My big, gnarly tomatoes pureed perfectly in my blender. Very few seeds/solids were left to discard. I added 2 1/2 tsp. kosher salt and 1/2 tsp. black pepper to the simmered sauce.

As for the carrots, I chose not to brown them on the stove top for three precious minutes, before roasting them for 40 (why do that?). They roasted fine without that step, as far as I could tell.

My boneless chicken thighs were also skinless. I seasoned them with 1 tsp. kosher salt and 1/2 tsp. black pepper, before browning, roasting, and broiling them. My cast-iron pan did its job.

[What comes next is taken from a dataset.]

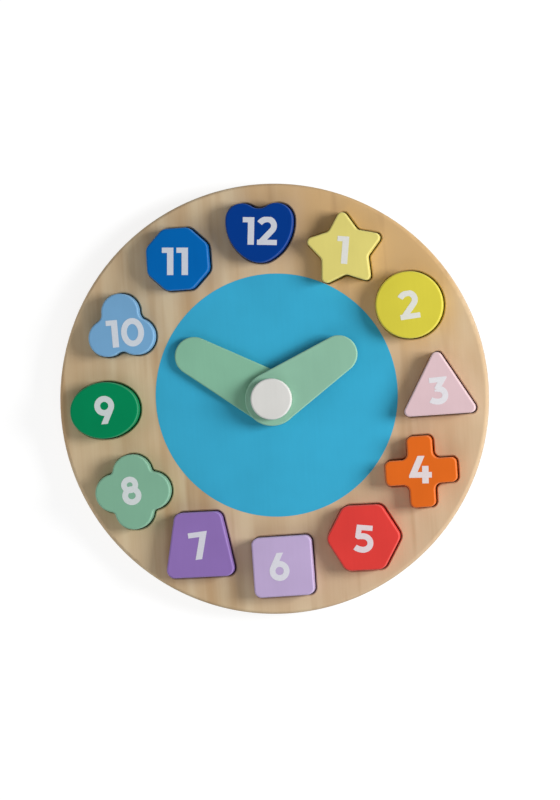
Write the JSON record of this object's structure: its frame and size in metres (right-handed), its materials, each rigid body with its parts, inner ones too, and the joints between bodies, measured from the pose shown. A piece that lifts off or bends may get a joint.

Tapioca may not be the first thing you reach for when assembling a tomato sauce, but it’s a fun textural element here. This meal celebrates taste and feel.

Tomatoes (2 lbs.) = $4.50
Carrots (6) = $2.00
Chicken Thighs (2.43 lbs.) = $8.62

PREP TIME: enjoy your meal after two hours of prep and cooking
fresh tomato sauce includes pops of gelatinous tapioca pearls, juicy chicken thighs are crisped in the broiler, carrots are roasted until they are sweetened candy, and pistachios remain earthy reminders of the value of a nut on our plate

Next time, I will cook the “Mushroom-and-Spinach Cups,” from the September 2012 issue of Everyday Food, along with the “Greek Yellow Split Pea Purée,” from Worth the Whisk. See my meal when you come back to my site soon.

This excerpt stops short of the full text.